PROBLEM STATEMENT: Repeat exactly the lines of the listing below, please, starting with the first and ending with the line containing "overrun = 2.0"; leave out the rest.

──────────────────────────────

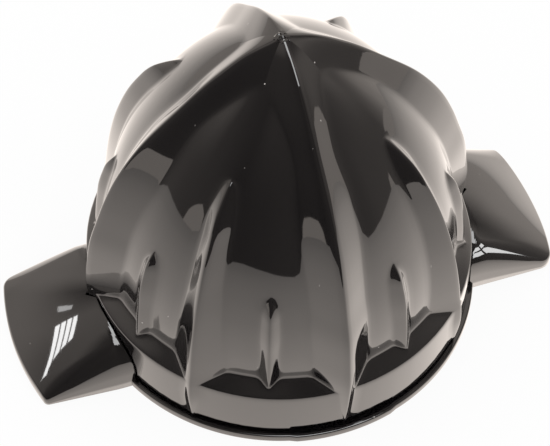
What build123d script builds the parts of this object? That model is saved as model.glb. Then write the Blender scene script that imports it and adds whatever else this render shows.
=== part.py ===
from build123d import *
import os
from math import atan2, cos, hypot, radians, sin, sqrt

# Two-piece reamer of an electric citrus press, moulded in black plastic.
# Millimetres, +Z up. The origin is the centre of the underside, on the axis of rotation.
# The wings lie along +X and -X, and the two lifting tabs of the rim along +Y and -Y.

# Disc and the seam above it
rim_radius = 37.5
rim_height = 1.7
seam_gap = 1.0
tab_proud = 0.25
tab_angle = 31.0
tab_count = 2

# Large cone, outside
skirt_margin = 1.0
crease_height = 12.9
ledge_width = 3.3
ledge_rise = 2.1
cone_height = 71.1
crest_cover = 1.4
secondary_drop = 16.9
tertiary_drop = 34.7
notch_depth = 0.55
notch_margin_angle = 0.6
gate_radius = 1.5
gate_rise = 0.3

# Large cone, inside
wall = 2.0
fin_thickness = 1.6
fin_top = 38.0
fin_count = 4

# Small cone, which carries the large one
small_radius = 19.5
small_rib_depth = 2.5
small_height = 44.0
small_secondary_drop = 11.0
small_wall = 1.8

# Drive hub inside the small cone, a tube open at both ends
socket_radius = 4.1
hub_length = 26.4
hub_wall = 2.6
hub_recess = 0.8
key_width = 1.8
key_depth = 1.1
key_length = 18.0
key_count = 2
web_thickness = 1.6
web_count = 4

# Wings
wing_length = 15.8
wing_half_width = 15.0
wing_wall_height = 2.0
wing_round_width = 10.5
wing_round_height = 9.6
wing_crown = 0.4
wing_crown_width = 2.6
wing_slope = 0.275
wing_shell = 1.8
wing_corner_share = 0.2
wing_start_share = 0.65
wing_count = 2

# Fits between the two pieces
skirt_clearance = 0.4
crest_clearance = 0.5
fin_clearance = 0.5
overrun = 2.0

skirt_bottom = rim_height + seam_gap
skirt_radius = rim_radius - skirt_margin
ledge_radius = skirt_radius - ledge_width
ledge_height = crease_height + ledge_rise
floor_height = cone_height - crest_cover
secondary_height = cone_height - secondary_drop
tertiary_height = cone_height - tertiary_drop
small_floor_radius = small_radius - small_rib_depth
small_floor_height = small_height - crest_cover
small_secondary_height = small_height - small_secondary_drop
hub_radius = socket_radius + hub_wall
hub_top = hub_recess + hub_length
wing_reach = rim_radius + wing_length
full_turn = 360
quarter_turn = full_turn / 4
rib_turn = quarter_turn / 2
fine_turn = rib_turn / 2
round_steps = 6
ledge_drop_share = 0.53
diagonal = sqrt(2)

# Meridians of the cones as (radius, height) shares, from the foot up.
# The floor between the ribs: shares of the floor's foot radius, and of the rise from foot to tip.
floor_shares = [
    (1.0, 0.0), (0.99, 0.106), (0.965, 0.213), (0.922, 0.323), (0.858, 0.437),
    (0.765, 0.554), (0.64, 0.673), (0.474, 0.79), (0.262, 0.901), (0.0, 1.0),
]
# The crests of the ribs: shares of the skirt's radius, and of the height where each crest ends.
primary_shares = [
    (1.008, 0.038), (1.035, 0.158), (1.042, 0.221), (1.027, 0.306), (1.001, 0.39),
    (0.965, 0.453), (0.919, 0.527), (0.847, 0.614), (0.729, 0.709), (0.518, 0.822),
    (0.339, 0.907), (0.154, 0.97), (0.0, 1.0),
]
secondary_shares = [
    (1.01, 0.05), (1.03, 0.17), (1.025, 0.23), (1.013, 0.29), (1.0, 0.358), (0.97, 0.478),
    (0.936, 0.576), (0.899, 0.656), (0.848, 0.745), (0.788, 0.825), (0.736, 0.884),
    (0.695, 0.918), (0.658, 0.941), (0.611, 0.967), (0.565, 0.987), (0.5, 1.0),
]
tertiary_shares = [
    (0.955, 0.38), (0.949, 0.484), (0.936, 0.618), (0.921, 0.737), (0.899, 0.825),
    (0.875, 0.895), (0.842, 0.943), (0.78, 1.0),
]
widest_crest = skirt_radius * max(r for r, z in primary_shares)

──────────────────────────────

OUTPUT FOR THIS TASK:
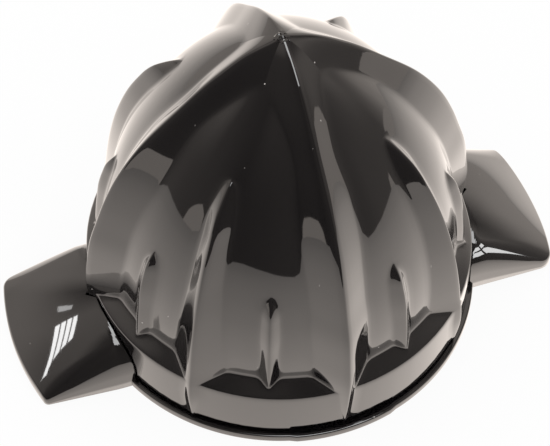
What build123d script builds the parts of this object? That model is saved as model.glb. Then write the Blender scene script that imports it and adds whatever else this render shows.
=== part.py ===
from build123d import *
import os
from math import atan2, cos, hypot, radians, sin, sqrt

# Two-piece reamer of an electric citrus press, moulded in black plastic.
# Millimetres, +Z up. The origin is the centre of the underside, on the axis of rotation.
# The wings lie along +X and -X, and the two lifting tabs of the rim along +Y and -Y.

# Disc and the seam above it
rim_radius = 37.5
rim_height = 1.7
seam_gap = 1.0
tab_proud = 0.25
tab_angle = 31.0
tab_count = 2

# Large cone, outside
skirt_margin = 1.0
crease_height = 12.9
ledge_width = 3.3
ledge_rise = 2.1
cone_height = 71.1
crest_cover = 1.4
secondary_drop = 16.9
tertiary_drop = 34.7
notch_depth = 0.55
notch_margin_angle = 0.6
gate_radius = 1.5
gate_rise = 0.3

# Large cone, inside
wall = 2.0
fin_thickness = 1.6
fin_top = 38.0
fin_count = 4

# Small cone, which carries the large one
small_radius = 19.5
small_rib_depth = 2.5
small_height = 44.0
small_secondary_drop = 11.0
small_wall = 1.8

# Drive hub inside the small cone, a tube open at both ends
socket_radius = 4.1
hub_length = 26.4
hub_wall = 2.6
hub_recess = 0.8
key_width = 1.8
key_depth = 1.1
key_length = 18.0
key_count = 2
web_thickness = 1.6
web_count = 4

# Wings
wing_length = 15.8
wing_half_width = 15.0
wing_wall_height = 2.0
wing_round_width = 10.5
wing_round_height = 9.6
wing_crown = 0.4
wing_crown_width = 2.6
wing_slope = 0.275
wing_shell = 1.8
wing_corner_share = 0.2
wing_start_share = 0.65
wing_count = 2

# Fits between the two pieces
skirt_clearance = 0.4
crest_clearance = 0.5
fin_clearance = 0.5
overrun = 2.0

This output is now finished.